Perceptions of the financial services sector slipped further backwards  

  • In 2020, the financial services sector was rated the least ethical of all sectors with the lowest ethical score of all sectors (18, up from just -11 in 2019).  
  • The 2021 Index found that public perceptions of the sector have slipped backwards, with the score dropping from 18 to 11 (though not back to 2019 levels).   
  • However, despite this, the sector is no longer ranked as the least ethical sector overall – the media sector has replaced it with a score of just 2, down from 22 in 2020
  • Consistent with the 2020 survey, industry superannuation funds are perceived to be the most ethical of all organisations in the sector.  Pay day lenders are perceived to be the least ethical.  Life insurance companies ranked in second last place above pay day lenders with a score or -8 (down from 1 in 2020)
  • Accountant remains the occupation with highest ethical score in the banking and finance sector.  Mortgage broker remains the occupation with the lowest ethical score in the sector.  

Softening in perceptions of the Corporate sector 

  • Consistent with the 2020 Index, CEOs, Chairs, Managing Directors, senior executives and directors of foreign companies operating in Australia and mortgage brokers were all ranked among the top ten least ethical occupations.
  • The 2021 index found that the ten least ethical occupations overall were (ranked from most ethical to least ethical): 1) mortgage brokers; 2) senior executives; 3) CEOs/Managing Directors; 4) Chair of companies; 5) Lawyers; 6) State politicians; 7) Local politicians; 8) Directors of foreign companies operating in Australia; 9) Real estate agents; and 10) Federal politicians.  
  • At an organisational level, perceptions of:
    • foreign companies operating in Australia dropped from -4 in 2020 to -16 in 2021
    • Australian unlisted and private companies also declined slightly from 16 in 2020 to 11 in 2021
    • listed public companies was almost flat: 27 in 2020 to 28 in 2021.  
  • Company secretary remains the occupation with highest ethical score in the corporate sector.  Directors of foreign companies operating in Australia remains the occupation with the lowest ethical score in the corporate sector.  

Top five ethical issues for corporate Australia

  • Corruption remains the top issue facing corporate Australia(57%), followed by company tax avoidance (47%), misleading and deceptive advertising (45%), discrimination (44%) and executive pay (43%).  
  • Environmental responsibility ranks sixth in the list (40%).  
  • Treatment of suppliers ranked lowest on the list (21%).

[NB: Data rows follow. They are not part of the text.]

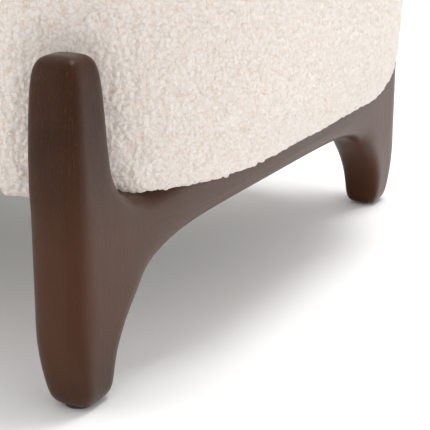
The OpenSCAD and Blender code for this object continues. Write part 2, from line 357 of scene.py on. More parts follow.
@dataclass
class NodeSheet:
    """A node tree with short ways to add and join nodes."""

    tree: bpy.types.NodeTree

    def add(self, kind: str, **values: object) -> bpy.types.Node:
        """Add a node.

        Args:
            kind: The node's class name.
            values: Its properties by name.

        Returns:
            The new node.
        """
        node = self.tree.nodes.new(kind)
        for name, value in values.items():
            setattr(node, name, value)
        return node

    def join(self, source: bpy.types.NodeSocket, target: bpy.types.NodeSocket) -> None:
        """Link one socket to another."""
        self.tree.links.new(source, target)

    def feed(self, target: bpy.types.NodeSocket, value: object) -> None:
        """Give a socket a link or a plain value.

        Args:
            target: The socket that takes it.
            value: A socket or a value.
        """
        if isinstance(value, bpy.types.NodeSocket):
            self.join(value, target)
        else:
            target.default_value = value

    def math(self, operation: str, a: object, b: object = 0.0) -> bpy.types.NodeSocket:
        """Add a Math node and return its output.

        Args:
            operation: What to work out.
            a: First value or socket.
            b: Second value or socket.

        Returns:
            The result.
        """
        node = self.add("ShaderNodeMath", operation=operation)
        for socket, value in zip(node.inputs, (a, b)):
            self.feed(socket, value)
        return node.outputs[0]

    def mix(self, factor: object, a: object, b: object) -> bpy.types.NodeSocket:
        """Mix two colours and return the result.

        Args:
            factor: Share of the second colour.
            a: First colour.
            b: Second colour.

        Returns:
            The mixed colour.
        """
        node = self.add("ShaderNodeMix", data_type="RGBA")
        self.feed(node.inputs[0], factor)
        self.feed(node.inputs[6], a)
        self.feed(node.inputs[7], b)
        return node.outputs[2]

    def remap(
        self, value: object, low: float, high: float, to_low: float = 0.0, to_high: float = 1.0
    ) -> bpy.types.NodeSocket:
        """Map a range of values to another, held at its ends.

        Args:
            value: The value to map.
            low: Start of its range.
            high: End of its range.
            to_low: What the start becomes.
            to_high: What the end becomes.

        Returns:
            The mapped value.
        """
        node = self.add("ShaderNodeMapRange", clamp=True)
        for socket, v in zip(node.inputs, (value, low, high, to_low, to_high)):
            self.feed(socket, v)
        return node.outputs[0]

    def noise(
        self, vector: object, scale: float, detail: float = 2.0, rough: float = 0.5
    ) -> bpy.types.NodeSocket:
        """Add a Noise texture and return its value.

        Args:
            vector: The coordinates.
            scale: Swells in a metre.
            detail: How many finer layers.
            rough: Strength of the finer layers.

        Returns:
            The noise's value.
        """
        node = self.add("ShaderNodeTexNoise")
        self.feed(node.inputs["Vector"], vector)
        preset(node, {"Scale": scale, "Detail": detail, "Roughness": rough})
        return node.outputs[0]

    def cells(self, feature: str, vector: object, scale: float) -> bpy.types.NodeSocket:
        """Add a Voronoi texture and return its distance.

        Args:
            feature: Which of its distances.
            vector: The coordinates.
            scale: Cells in a metre.

        Returns:
            The distance.
        """
        node = self.add("ShaderNodeTexVoronoi", feature=feature)
        self.feed(node.inputs["Vector"], vector)
        preset(node, {"Scale": scale})
        return node.outputs[0]

    def vary_roughness(self, shader: bpy.types.Node, pattern: object, low: float, high: float) -> None:
        """Let a pattern move a shader's roughness between two values."""
        self.join(self.remap(pattern, 0.3, 0.7, low, high), shader.inputs["Roughness"])

    def stretch(self, vector: object, scale: tuple, turn: tuple = (0.0, 0.0, 0.0)) -> bpy.types.NodeSocket:
        """Scale and turn a vector with a Mapping node.

        Args:
            vector: The coordinates.
            scale: Factor along each axis.
            turn: Turn about each axis.

        Returns:
            The new coordinates.
        """
        node = self.add("ShaderNodeMapping")
        self.feed(node.inputs["Vector"], vector)
        preset(node, {"Scale": scale, "Rotation": turn})
        return node.outputs[0]

    def object_coords(self) -> bpy.types.NodeSocket:
        """Return the object coordinates."""
        return self.add("ShaderNodeTexCoord").outputs["Object"]

    def bump(self, height: object, strength: float, distance: float) -> bpy.types.NodeSocket:
        """Add a Bump node and return its normal.

        Args:
            height: The height pattern.
            strength: How strong, from 0 to 1.
            distance: Depth in metres.

        Returns:
            The normal.
        """
        node = self.add("ShaderNodeBump")
        preset(node, {"Strength": strength, "Distance": distance})
        self.feed(node.inputs["Height"], height)
        return node.outputs[0]


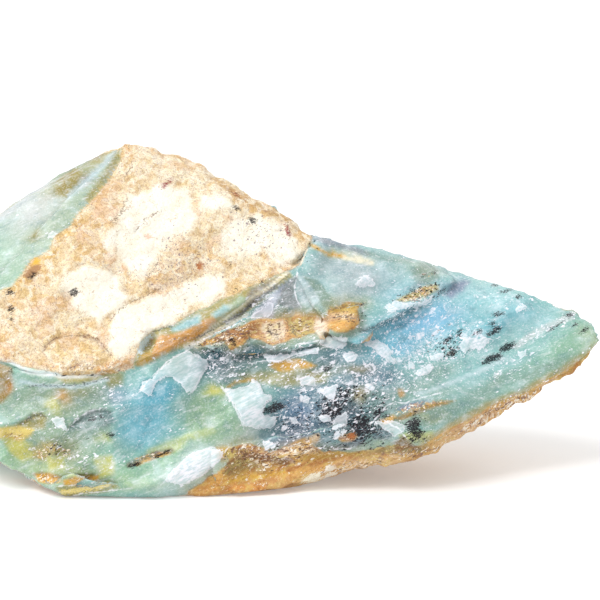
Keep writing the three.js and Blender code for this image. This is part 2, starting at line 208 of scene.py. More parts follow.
# ---- the fine grid: cells grow from front to back ----
FRONT_CELL = 0.25
BACK_CELL = 0.56
FRONT_Y = -16
BACK_Y = 22
HALF_LENGTH = 47
LOW_Z = -1.5
HIGH_Z = 42.5
BLOCK = 4                         # fine cells along a coarse block
NEAR = 1.2                        # fine cells fill the blocks this near to the surface
FAR = 3                           # the form's value away from the surface, in cells
CHUNK = 100000                    # points that are worked out at a time
TOUCH = 1e-6


def smooth(low, high, value):
    """Rises from 0 at low to 1 at high, without corners."""
    share = np.clip((value - low) / (high - low), 0, 1)
    return share * share * (3 - 2 * share)


def unit(vector):
    return np.array(vector, float) / np.linalg.norm(vector)


def block_form(corners):
    """How far points are outside the convex block of these corners, negative inside."""
    spots = np.array(corners, float)
    triples = np.array(list(itertools.combinations(range(len(spots)), 3)))
    a, b, c = (spots[triples[:, k]] for k in range(3))
    normal = np.cross(b - a, c - a)
    length = np.linalg.norm(normal, axis=1)
    solid = length > TOUCH
    normal = normal[solid] / length[solid, None]
    a = a[solid]
    offset = np.sum(normal * a, axis=1)
    height = normal @ spots.T - offset[:, None]
    upper = height.max(axis=1) < TOUCH
    lower = height.min(axis=1) > -TOUCH
    planes = np.concatenate([
        np.column_stack([normal[upper], offset[upper]]),
        -np.column_stack([normal[lower], offset[lower]]),
    ])
    planes = np.unique(planes.round(6), axis=0).astype(np.float32)
    return lambda points: (points @ planes[:, :3].T - planes[:, 3]).max(axis=1)


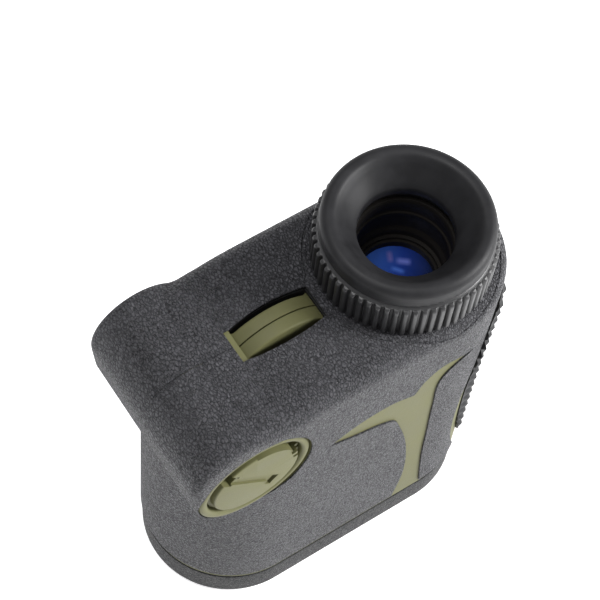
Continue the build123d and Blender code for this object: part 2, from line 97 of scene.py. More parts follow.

Attitudes to COVID-19 measures

  • Some COVID-19 workplace safety measures had strong support from respondents eg 60% of respondents supported employers requiring employees to wear mask in the office.  In contrast, others eg monitoring employees working from home using surveillance technology were not generally supported (30%).  The Index attributes this difference to the extent to which respondents perceived the measure to be ethical (or not).
  • More broadly, support for certain other pandemic-related measures decreased compared with 2020.  For example support for curfews dropped from 41 in 2020 to 15, and support for continued international border closures fell from 67 to 42.